A: Somewhat to my embarrassment, I flew out of Japan the day before the earthquake rocked it. So the one time when my adopted home was in the news, and every media outlet from Vanity Fair to the Wall Street Journal was coming to me for inside information, I was sitting in Santa Barbara, California, looking out over the Pacific and unable to say anything useful or interesting about it.
But I’m not sure how much the calamity of March 2011 has really affected the country: it’s been around for 2600 years, after all, and most of those years it’s been ready to take on some dread event, whether through war or typhoon or fire or earthquake.
You could almost say that, like many old cultures, it’s been set up to deal with disaster forever; it doesn’t see pain as the opposite of happiness (and sometimes sees happiness as the way you find to accept and live with pain). I’ve always felt that Japan is a country defined not by the pursuit of happiness but by the Buddha’s first rule, of the reality of suffering.
That said, I did go up to the area of the Fukushima Dai-ichi nuclear plant in October, with the great war photographer James Nachtwey, and it was really moving to meet the guys who are still laboring in the plant, just regular workers from all over Japan in need of money or a job, but worried about their radiation levels, and not quite sure what they’re getting into (as they asked passionate questions of the American doctor Robert Gale, who is a leading expert in radiation after his work around Chernobyl and who accompanied us up there).
And in November I went up to the tsunami-stricken area with the Dalai Lama, with whom I travel across Japan every November, and witnessed a really moving scene as he traveled to a fishing town that had been completely wiped out and began to shed tears himself as sobbing women clutched at him and said, “Thank you, thank you.” It was shocking to see pieces of washing still hanging outside shattered houses, a single chair in a hollowed-out living-room. Cars were still lying upside-down under water, telephone poles were tilting at 45-degree angles. Whole areas where there had been neighborhoods were now nothing but rubble, mountains of scrap metal rising behind fences.
Yet I don’t think Japan will be transformed by these events so much as the world’s perception of Japan may be. I’ve often felt a bit wistful that the country where I’ve chosen to live has some of the worst P.R. on the planet and has allowed itself to be seen in terms of its machines and its freakiness and its impassive, often impenetrable surfaces. It continues to seem more alien and unfathomable and remote to most of the rest of us than any country on earth, China and Korea included.
But during the disaster of 2011, its great human virtues, of patience and resilience and kindness, were finally evident on screen, and I’m really glad if one small thing that has come out of all the loss is that Japan wears a more human face to us now.

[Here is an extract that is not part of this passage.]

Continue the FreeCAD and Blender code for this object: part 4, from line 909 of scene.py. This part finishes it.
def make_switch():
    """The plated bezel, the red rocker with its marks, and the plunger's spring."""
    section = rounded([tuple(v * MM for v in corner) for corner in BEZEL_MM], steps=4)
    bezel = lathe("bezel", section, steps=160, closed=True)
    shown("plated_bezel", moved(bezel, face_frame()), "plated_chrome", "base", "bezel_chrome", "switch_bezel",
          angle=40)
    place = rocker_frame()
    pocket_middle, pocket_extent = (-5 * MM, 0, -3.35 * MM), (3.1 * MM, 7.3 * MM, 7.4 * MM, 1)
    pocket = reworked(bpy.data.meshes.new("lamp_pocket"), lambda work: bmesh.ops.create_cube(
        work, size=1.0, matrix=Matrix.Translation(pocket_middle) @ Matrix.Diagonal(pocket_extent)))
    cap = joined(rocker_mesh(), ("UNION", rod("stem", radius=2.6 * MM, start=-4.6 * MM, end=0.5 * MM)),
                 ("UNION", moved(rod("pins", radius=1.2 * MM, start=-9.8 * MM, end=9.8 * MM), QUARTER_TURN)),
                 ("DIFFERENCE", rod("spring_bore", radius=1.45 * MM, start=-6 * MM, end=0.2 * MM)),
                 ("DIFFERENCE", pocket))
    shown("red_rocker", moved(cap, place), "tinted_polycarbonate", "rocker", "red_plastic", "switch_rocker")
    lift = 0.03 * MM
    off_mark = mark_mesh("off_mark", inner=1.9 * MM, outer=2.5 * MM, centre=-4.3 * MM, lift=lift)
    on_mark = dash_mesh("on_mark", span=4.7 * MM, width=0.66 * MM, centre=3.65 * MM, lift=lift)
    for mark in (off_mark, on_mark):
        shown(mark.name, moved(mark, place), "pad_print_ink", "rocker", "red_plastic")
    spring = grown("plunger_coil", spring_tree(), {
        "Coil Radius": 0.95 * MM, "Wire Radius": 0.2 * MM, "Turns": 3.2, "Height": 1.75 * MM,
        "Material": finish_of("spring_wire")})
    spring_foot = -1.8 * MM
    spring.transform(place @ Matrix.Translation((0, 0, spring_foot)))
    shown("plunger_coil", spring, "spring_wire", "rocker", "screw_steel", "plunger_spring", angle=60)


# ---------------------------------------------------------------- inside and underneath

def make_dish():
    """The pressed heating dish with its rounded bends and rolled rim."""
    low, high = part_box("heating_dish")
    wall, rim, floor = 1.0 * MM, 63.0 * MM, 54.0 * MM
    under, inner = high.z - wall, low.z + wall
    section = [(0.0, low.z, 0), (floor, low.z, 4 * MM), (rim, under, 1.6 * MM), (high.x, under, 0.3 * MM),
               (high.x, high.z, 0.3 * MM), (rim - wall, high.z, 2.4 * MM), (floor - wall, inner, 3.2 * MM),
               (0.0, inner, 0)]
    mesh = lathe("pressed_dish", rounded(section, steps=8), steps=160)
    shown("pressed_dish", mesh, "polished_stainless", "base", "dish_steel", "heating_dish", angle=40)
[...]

Certainly, this is what I’ll be trying to point up in my next book. My Japanese wife’s family comes in large part from Hiroshima, so, for as long as I’ve been in the country, I’ve been hearing stories of the effects of the atomic bomb on my father-in-law and other close members of my new family—and, interestingly, also witnessing their unembarrassed passion for America. I took my father-in-law for his first and only foreign trip since the war (when he’d served in Manchuria and ended up in a Siberian prisoner-of-war camp) to California. He still sleeps with his pictures of Santa Barbara by his bed, and dreams, aged 90, of moving there.
I suppose these are the kind of unwritten stories, and unexpected “contradictions,” that have always been the center of my curiosity. Geopolitical pundits talk about the “clash of civilizations,” but I’ve always been more interested in a “fascination of civilizations,” sometimes even a romance, as each side of the world looks to the other for what it doesn’t have.
Which brings us back to Greene, I suppose, and the way, growing up, I saw my ancient England fascinated with fresh, young California—and California seeming to hunger for some of the stability of Great Britain.